逆に、イノベーションが牽引するプラットフォーム・エコノミーが進化するにつれて、再生可能エネルギーの使用でライフスタイルはよりエコになり、シェアリングで効率的になる。政府が有効需要を作り出す事もなく、サプライサイドがコントロールすることもない。より自律的な社会がやってくるような気がする。しかし、その前に、貧富の格差問題など多くの課題に取り組むべきだろう。

日本のプラットフォーム・エコノミーについて

世界が大きくパラダイムシフトに動くなか、日本もプラットフォーム・エコノミーの潮流に乗って持続的成長が可能になるだろうか。元ムーディーズで日本の事業会社の信用格付けを担当してきた森田隆大氏は「中期経営計画から見る日本企業」(企業年金 2016年6月号)で、主要企業の中期計画を読み取りながら以下のように述べている。まとめると、まず、日本のリーディング企業は国内に将来の成長・収益機会が確保出来ないと認識しており、経営者にとって新興市場とどう取り組むかが課題になっている。しかし、財務リスクを取って大型M&Aを仕掛け、攻めの経営を行う姿勢は今の経営者には見られない。そのため、グローバル競争で優位に建てる規模に達している日本企業は少ない。次に、日本企業の利益率は世界のリーディング企業に劣っている。日本の経営者はリスク回避型で経営資源を効率的に活用できていない。

また、今後、グローバル競争で勝ち抜くにはそれなりの人材確保が必要であり、そうしたことを認識はあるものの、多くの企業が対応策も打ち出していないと森田氏は指摘している。これが日本の主要企業を取り巻く現状であろう。

http://www.morita-associates.jp/blog/

なぜこうも行動が伴わないのか。終戦の焼け野原から70年もたち、高度成長期を駆け抜けた創業者が経営から退き、サラリーマン社長が三代も続けば、創業の精神は消えて行く。これが主な理由だと、あるオーナー経営者が語った。「オーナー家が命がけで心血・金を注いだ事業の価値を、雇われ社長が同じように理解できるか。年金も退職金も用意されて任期だけのサラリーマン社長は別世界の生き物」と付け加えた。

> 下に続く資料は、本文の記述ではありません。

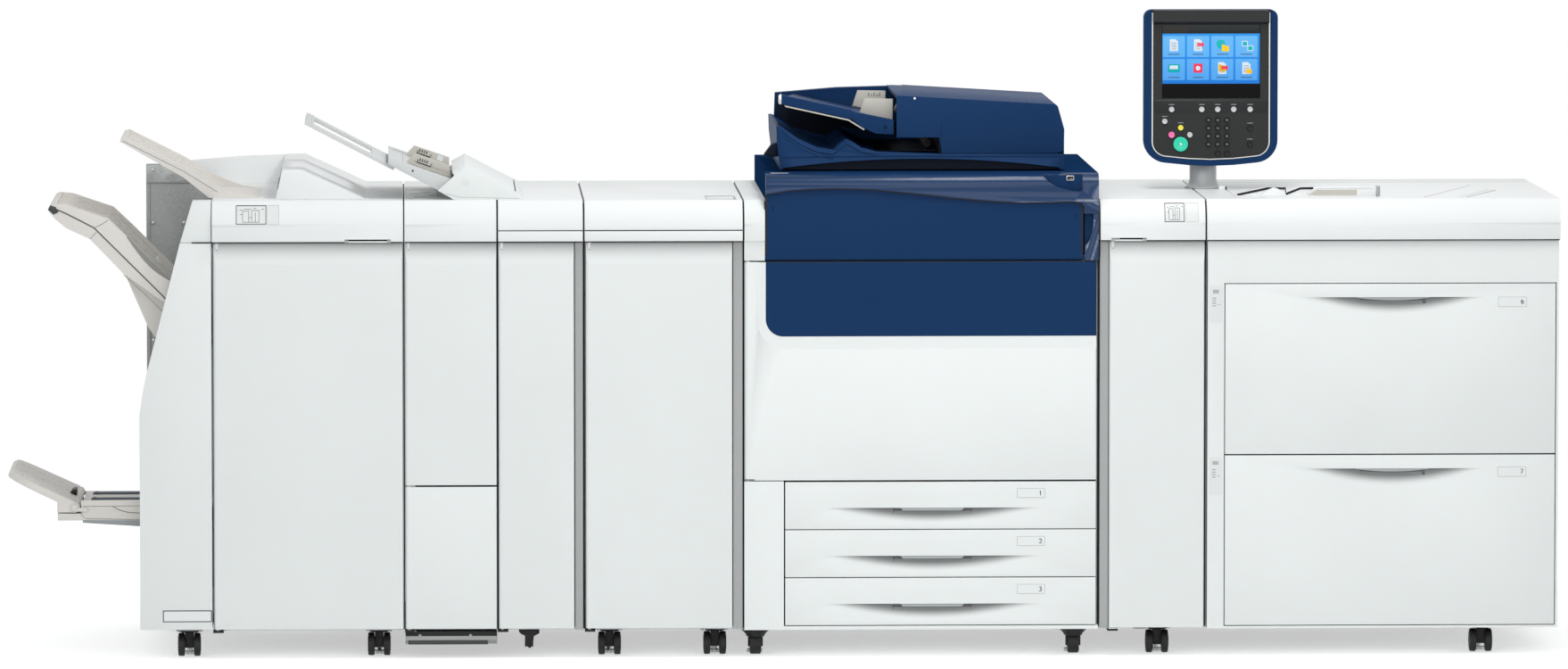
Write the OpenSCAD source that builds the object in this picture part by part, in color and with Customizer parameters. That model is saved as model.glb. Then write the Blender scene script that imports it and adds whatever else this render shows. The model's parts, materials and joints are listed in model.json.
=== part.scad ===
// Digital production printer: a line of docked modules from the finisher at the left
// to the high-capacity paper feeder at the right. Millimetres, front faces -Y, +Z up,
// origin on the floor under the middle of the line.

/* [Press line] */
// Height of the deck that all modules share
deck_h = 989; // [980:1:1000]
// Depth of the line, from the back panels to the noses of the top covers
line_d = 744; // [720:2:760]
// Gap between docked modules
dock_gap = 4; // [3:1:6]
// Thickness of the front doors
door_t = 28; // [26:1:30]
// Sheet thickness of the cabinets
wall = 6; // [4:1:8]

/* [Modules] */
// Width of the finisher behind its front door
finisher_w = 410; // [400:1:420]
// Width of the folder
folder_w = 197; // [190:1:210]
// Width of the transport module
transport_w = 182; // [175:1:190]
// Width of the trimmer
trimmer_w = 340; // [330:1:350]
// Width of the print engine
engine_w = 764; // [760:1:770]
// Width of the interface module
interface_w = 226; // [220:1:235]
// Width of the paper feeder
feeder_w = 764; // [755:1:770]

/* [Control panel] */
// Width of the panel shell
panel_w = 293; // [285:1:300]
// Height of the panel shell
panel_h = 342; // [335:1:350]
// Lowest point of the panel shell
panel_z = 1041; // [1035:1:1050]
// Depth of the panel shell
panel_t = 33; // [30:1:36]
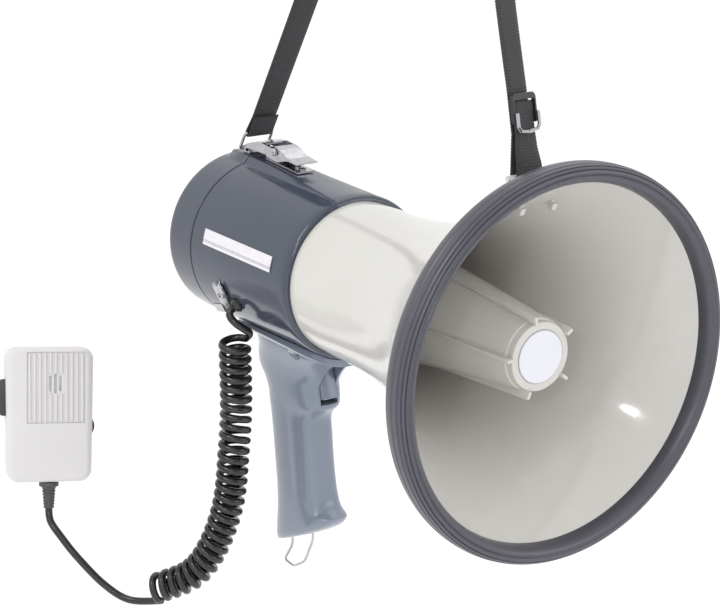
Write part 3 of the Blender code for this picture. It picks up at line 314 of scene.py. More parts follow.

筆者は日刊工業新聞に毎週コラムを書いている。そのため、同紙を毎日読んで、ものづくりに真剣に取り組む日本の中堅中小企業の技術力の高さは素晴らしいと感じている。ところが、大企業のような情報量のない中堅中小企業が技術力だけでグローバル競争に勝つことは難しい。第一、技術力をもってひな形を作ったとしても、そこから実用化・事業化し、大量生産し、拡販するまでの道のりはけっこう厳しい。新たなビジネスモデルも必要だろう。

願わくば、日本でも技術力をバックにプラットフォーム・エコノミーが形成され、ミレニアル世代が自由に起業し、活躍する時代が来てほしい。しかし、そのためには、中堅中小企業や新事業をバックアップする資金が不可欠だし、変化の時局を制する政治力(経営力)も必要である。カネもリーダーシップも提供する強力なベンチャーキャピタルの支援が望ましいが、残念ながら、戦後日本のサラリーマン社会ではこの手のベンチャーキャピタリストは育っていない。